Perdão: mas existe alguma força policial do tipo GNR, em qualquer lado do mundo, que não faça escalas, prevenções, plantões e patrulhas? Que não faça investigação criminal? Que não tenha comando? Não estão aqui reunidas, afinal, todas as funções e tarefas da GNR, começando por ser a de uma 'força de segurança'? Se cada uma das suas tarefas tem direito a um subsídio especial (e todos eles cumulativos, afinal), o que resta de um GNR que não seja subsidiável pelo Estado - o uso da farda, o transporte em viatura, os danos auditivos do toque da corneta?
Os militares das FA estão justamente revoltados com tanta benesse a favor da GNR. E, portanto, querem bani-las? Não, querem igual...
Miguel Sousa Tavares in Expresso

O texto acima, da autoria de Miguel Sousa Tavares (MST), faz parte de um artigo de opinião publicado no Expresso online de 8:00 Segunda-feira, 10 de Ago de 2009 e revela a bandalheira que se instalou no sector da administração pública.
Sei, por experiência própria, o que é a "caça" aos subsídios e suplementos e os efeitos nefastos que isso importa às organizações. Por isso, e apesar do estilo mordaz e de alguma falta de rigor da sua análise, vejo-me forçado a concordar com MST na crítica que faz ao sistema remuneratório que se criou para a GNR e às movimentações assolapadas das diversas associações profissionais das Forças Armadas que pretendem seguir na mesma "onda".
Já dizia um antigo magistrado que exerceu as elevadas funções de Inspector Geral da Administração Interna (IGAI), com uma dignidade e um brilho até agora inigualável, que as forças de segurança não tinham necessidade de ter um subsídio de risco porque a profissão é em si uma profissão de risco pelo que deve ser remunerada em conformidade.
O subsídio de risco nunca foi criado, apesar das múltiplas reivindicações das organizações associativas, mas foram criados inúmeros suplementos e subsídios, distribuídos muitas vezes a esmo, que serviram não só para "calar a boca" às associações profissionais mas também para colmatar sérias lacunas e derrapagens salariais verificadas principalmente no decurso da última década.

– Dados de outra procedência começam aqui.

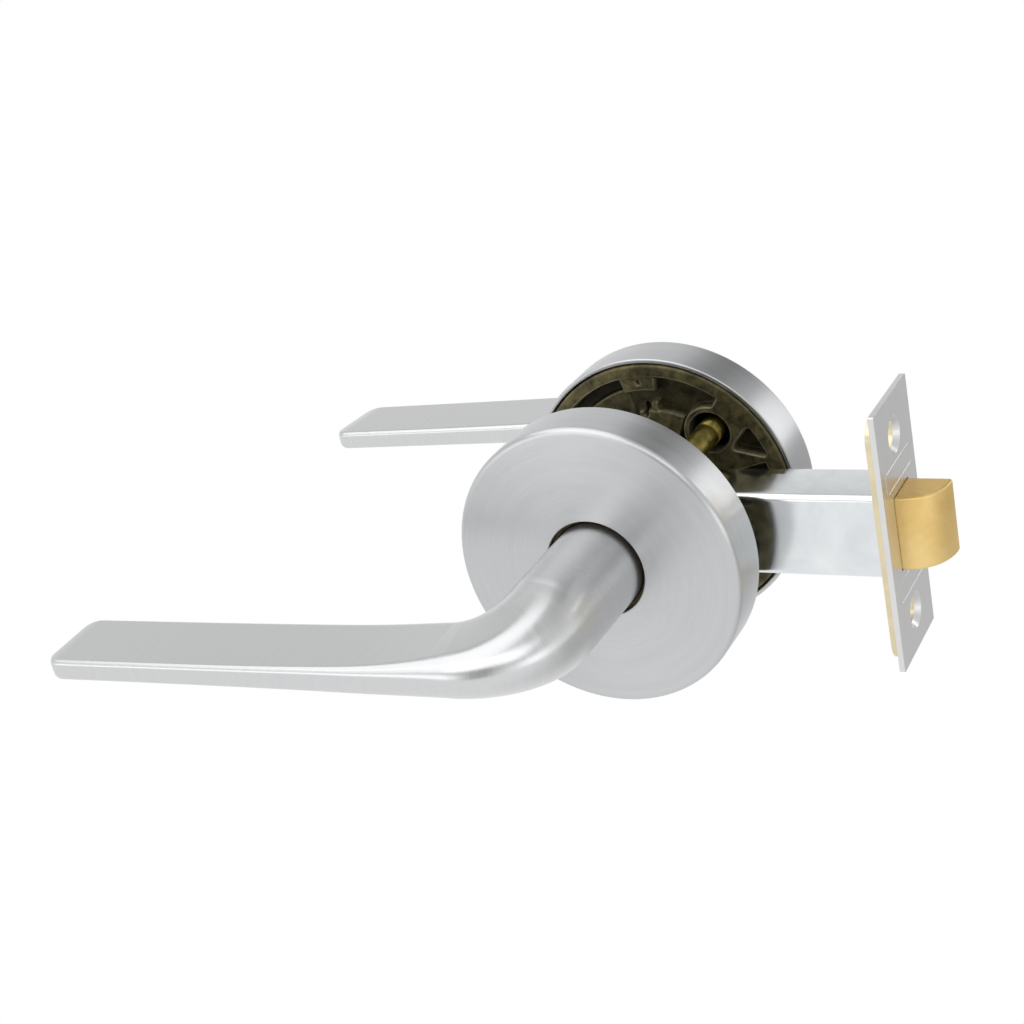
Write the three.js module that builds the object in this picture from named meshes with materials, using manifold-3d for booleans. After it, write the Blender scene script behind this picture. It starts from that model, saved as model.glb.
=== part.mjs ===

E quando tudo fazia prever que o novo estatuto remuneratório iria colocar um ponto final nesse problema, eis que a subsidiodependência surge agora, com maior ênfase, no projecto recentemente aprovado em Conselho de Ministros, agravado com a inclusão, no estatuto profissional, de um horário de referência de 36 horas semanais. Mal comparado, tudo isto se assemelha à guerra do recentemente extinto e já saudoso Raul Solnado, em que uns atacavam às segundas, quartas e sextas e os outros às terças, quintas e sábados. E ainda tinham um dia de descanso!
Não sei quem fez os estudos nem quem discutiu estes diplomas com o poder político. Posso, porém, afirmar que quem os fez não ponderou todos os inconvenientes do ponto de vista do interesse público. É que a segurança de pessoas e bens não tem um tempo definido, as funções policiais não se compadecem com um horário de referência, o seu exercício não se esgota num giro de seis, sete ou oito horas diárias, a distribuição de meios implica deslocações territoriais e desagregação familiar por longos períodos de tempo e a constante necessidade de auto formação concorre com os períodos de tempo de descanso ou de convívio familiar. Aliado a tudo isto há o dever de disponibilidade permanente, os juramentos de bandeira e de fidelidade e ainda o compromisso de honra, onde se promete servir a Pátria mesmo com o sacrifício da própria vida, a renúncia a muitos direitos cívicos e a proibição do exercício de actividades incompatíveis com a função. Sempre foram estas particularidades que deram legalidade aos responsáveis pelas forças de segurança para conceder aos seus elementos um salário superior ao de algumas franjas do leque de servidores do Estado e excepcionais condições de aposentação e aos agentes a necessária legitimidade para reivindicar melhores condições económicas.
A partir do momento em que pretensamente se aproximem e equiparem as diversas carreiras profissionais e o seu efectivo exercício tudo é possível que venha a acontecer, inclusivamente aguentar com o pau, porque as costas já as puseram a jeito.